Mit der Deutung von Tiersymbolen meinen Esoteriker die Hintergründe politischer Prozesse erklären zu können. Anknüpfungspunkt ist unter anderem eine japanische Erzählung. In COMPACT-Spezial «Satan, Pop und Hollywood» untersuchen wir den Einfluss des Okkultismus auf die Populärkultur. Hier mehr erfahren.

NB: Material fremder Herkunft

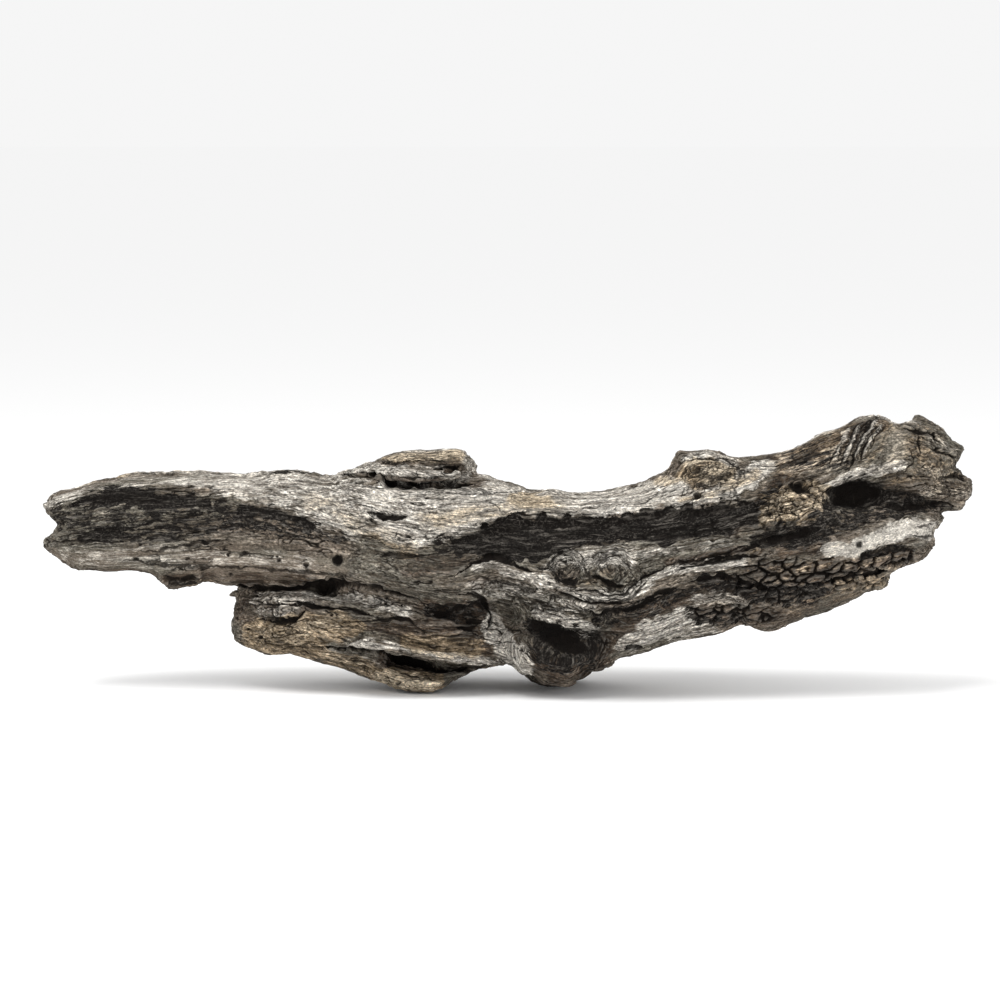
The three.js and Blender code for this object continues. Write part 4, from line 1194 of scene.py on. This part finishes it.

    In Nippon herrschen finstere Zeiten. Immer mehr Shogune – die Anführer des Kriegeradels der Samurai – werden von einem inneren Feind bedroht: Eine mysteriöse Sekte von Schlangenanbetern, an deren Spitze der finstere Zauberer Orochimaru steht, unterwandert die Provinzen und nutzt Verschwörung, Umsturz, Lüge und Krieg, um nach und nach die Kontrolle über das Reich der aufgehenden Sonne zu übernehmen. Die Fürstentümer Tsukikage, Ogata und Matsuura sind schon gefallen – und mit deren Macht im Rücken will der dunkle Magier nun den Kaiserthron erobern.

    Der finstere Zauberer Orochimaru arbeitet mit Verschwörung und Lüge.

    Er ahnt allerdings nicht, dass die Thronfolger der Ogata- und der Matsuura-Familie, Hiroyuki und Tsunade, die einen hinterhältigen Mordversuch des Schlangenmagiers überlebt haben, von dem weisen Eremiten und Diener einer Froschgottheit gefunden und in esoterischen Praktiken ausgebildet wurden. Nun machen sie sich auf, Orochimaru zu stoppen. Doch während des Kampfes wird Hiroyuki, der sich mittlerweile Jiraiya (junger Donner) nennt, von einer Schlange gebissen und vergiftet. Tsunade muss ein großes Opfer bringen, um seinen Gefährten zu retten.

    Die Ninja-Legende

    So erzählt es der Schriftsteller Kanwatei Onitake (1760–1818) in Jiraiya Goketsu Monogatari (Die Geschichte des galanten Jiraiya). Das 1806 verfasste Werk gehört zu den bekanntesten Ninja-Legenden Japans. Ninjas waren besonders ausgebildete Kämpfer, die als Spione oder Attentäter eingesetzt wurden. Im Gegensatz zu den Samurai kämpften die Schattenkrieger im Verborgenen, galten deshalb oft auch als unehrenhaft.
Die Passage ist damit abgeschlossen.